Work instructions
Please give the data below again in full, exactly as it stands.

Stored data
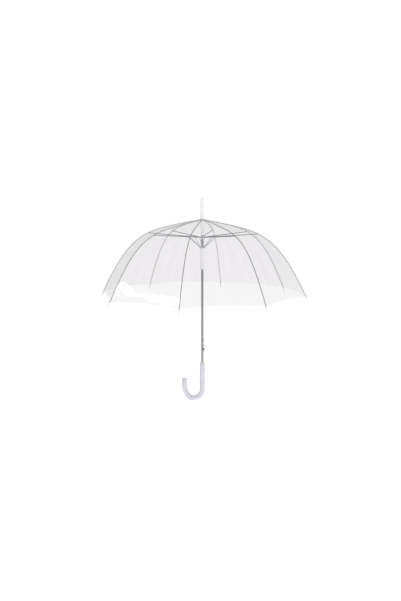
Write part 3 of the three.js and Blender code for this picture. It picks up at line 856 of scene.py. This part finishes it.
# The room: a wide pale floor well below the umbrella, an even white sky, and soft lights.
# The camera stands in front and a little above the rim, level with the canopy.
FLOOR_Z = -0.62
floor_paint = Finish("pale_floor", (0.93, 0.93, 0.93), 0.8)
floor_paint.colours(floor_paint.speckle(2.5), (0.925, 0.925, 0.925), (0.94, 0.94, 0.94))
floor_paint.shader.inputs["Emission Color"].default_value = (1, 1, 1, 1)
floor_paint.shader.inputs["Emission Strength"].default_value = 0.42
bm = bmesh.new()
bmesh.ops.create_circle(bm, cap_ends=True, segments=64, radius=40.0)
bmesh.ops.translate(bm, verts=bm.verts, vec=(0, 0, FLOOR_Z))
floor = finished("floor", bm, floor_paint.material)

world = bpy.data.worlds.new("white_room")
bpy.context.scene.world = world
world.use_nodes = True
sky = world.node_tree.nodes["Background"]        # white to look at, softer as a light
sky.inputs["Color"].default_value = (1.0, 1.0, 1.0, 1)
seen = world.node_tree.nodes.new("ShaderNodeLightPath")
level = world.node_tree.nodes.new("ShaderNodeMapRange")
level.inputs["To Min"].default_value, level.inputs["To Max"].default_value = 0.64, 1.02
world.node_tree.links.new(seen.outputs["Is Camera Ray"], level.inputs["Value"])
world.node_tree.links.new(level.outputs["Result"], sky.inputs["Strength"])


def softbox(name, place, aim, size, power, shows=True):
    light = bpy.data.lights.new(name, "AREA")
    light.shape, light.size, light.size_y, light.energy = "RECTANGLE", *size, power
    lamp = bpy.data.objects.new(name, light)
    lamp.location = place
    lamp.visible_glossy = shows
    lamp.rotation_euler = (Vector(aim) - Vector(place)).to_track_quat("-Z", "Y").to_euler()
    bpy.context.scene.collection.objects.link(lamp)


softbox("top_light", (0.6, -1.2, 3.4), (0, 0, 0.3), (2.4, 2.4), 20, shows=False)
softbox("left_light", (-2.64, -1.0, 1.96), (-0.2, -0.35, 0.3), (0.9, 0.10), 3.2)
softbox("front_light", (1.3, -3.3, 1.3), (0, 0, 0.2), (1.6, 2.2), 36, shows=False)

AIM = Vector((-0.0076, 0, APEX - 0.342))
DISTANCE, ELEVATION = 3.6, math.radians(7.8)
camera_data = bpy.data.cameras.new("camera")
camera_data.lens, camera_data.sensor_width = 51.0, 36.0
camera_data.clip_end = 100
camera = bpy.data.objects.new("camera", camera_data)
camera.location = AIM + DISTANCE * Vector((0, -math.cos(ELEVATION), math.sin(ELEVATION)))
camera.rotation_euler = (AIM - camera.location).to_track_quat("-Z", "Y").to_euler()
bpy.context.scene.collection.objects.link(camera)
bpy.context.scene.camera = camera
bpy.context.scene.view_settings.view_transform = "Standard"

Answer to the task
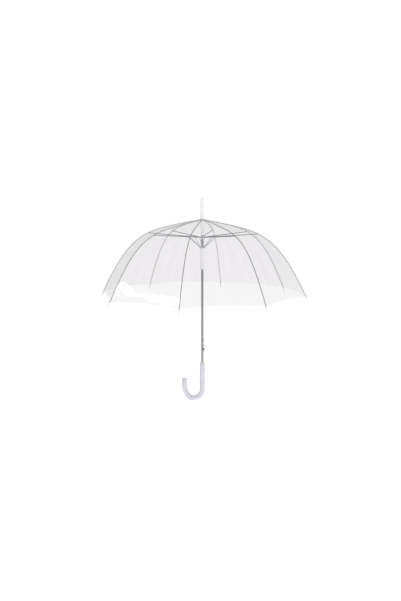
Write part 3 of the three.js and Blender code for this picture. It picks up at line 856 of scene.py. This part finishes it.
# The room: a wide pale floor well below the umbrella, an even white sky, and soft lights.
# The camera stands in front and a little above the rim, level with the canopy.
FLOOR_Z = -0.62
floor_paint = Finish("pale_floor", (0.93, 0.93, 0.93), 0.8)
floor_paint.colours(floor_paint.speckle(2.5), (0.925, 0.925, 0.925), (0.94, 0.94, 0.94))
floor_paint.shader.inputs["Emission Color"].default_value = (1, 1, 1, 1)
floor_paint.shader.inputs["Emission Strength"].default_value = 0.42
bm = bmesh.new()
bmesh.ops.create_circle(bm, cap_ends=True, segments=64, radius=40.0)
bmesh.ops.translate(bm, verts=bm.verts, vec=(0, 0, FLOOR_Z))
floor = finished("floor", bm, floor_paint.material)

world = bpy.data.worlds.new("white_room")
bpy.context.scene.world = world
world.use_nodes = True
sky = world.node_tree.nodes["Background"]        # white to look at, softer as a light
sky.inputs["Color"].default_value = (1.0, 1.0, 1.0, 1)
seen = world.node_tree.nodes.new("ShaderNodeLightPath")
level = world.node_tree.nodes.new("ShaderNodeMapRange")
level.inputs["To Min"].default_value, level.inputs["To Max"].default_value = 0.64, 1.02
world.node_tree.links.new(seen.outputs["Is Camera Ray"], level.inputs["Value"])
world.node_tree.links.new(level.outputs["Result"], sky.inputs["Strength"])


def softbox(name, place, aim, size, power, shows=True):
    light = bpy.data.lights.new(name, "AREA")
    light.shape, light.size, light.size_y, light.energy = "RECTANGLE", *size, power
    lamp = bpy.data.objects.new(name, light)
    lamp.location = place
    lamp.visible_glossy = shows
    lamp.rotation_euler = (Vector(aim) - Vector(place)).to_track_quat("-Z", "Y").to_euler()
    bpy.context.scene.collection.objects.link(lamp)


softbox("top_light", (0.6, -1.2, 3.4), (0, 0, 0.3), (2.4, 2.4), 20, shows=False)
softbox("left_light", (-2.64, -1.0, 1.96), (-0.2, -0.35, 0.3), (0.9, 0.10), 3.2)
softbox("front_light", (1.3, -3.3, 1.3), (0, 0, 0.2), (1.6, 2.2), 36, shows=False)

AIM = Vector((-0.0076, 0, APEX - 0.342))
DISTANCE, ELEVATION = 3.6, math.radians(7.8)
camera_data = bpy.data.cameras.new("camera")
camera_data.lens, camera_data.sensor_width = 51.0, 36.0
camera_data.clip_end = 100
camera = bpy.data.objects.new("camera", camera_data)
camera.location = AIM + DISTANCE * Vector((0, -math.cos(ELEVATION), math.sin(ELEVATION)))
camera.rotation_euler = (AIM - camera.location).to_track_quat("-Z", "Y").to_euler()
bpy.context.scene.collection.objects.link(camera)
bpy.context.scene.camera = camera
bpy.context.scene.view_settings.view_transform = "Standard"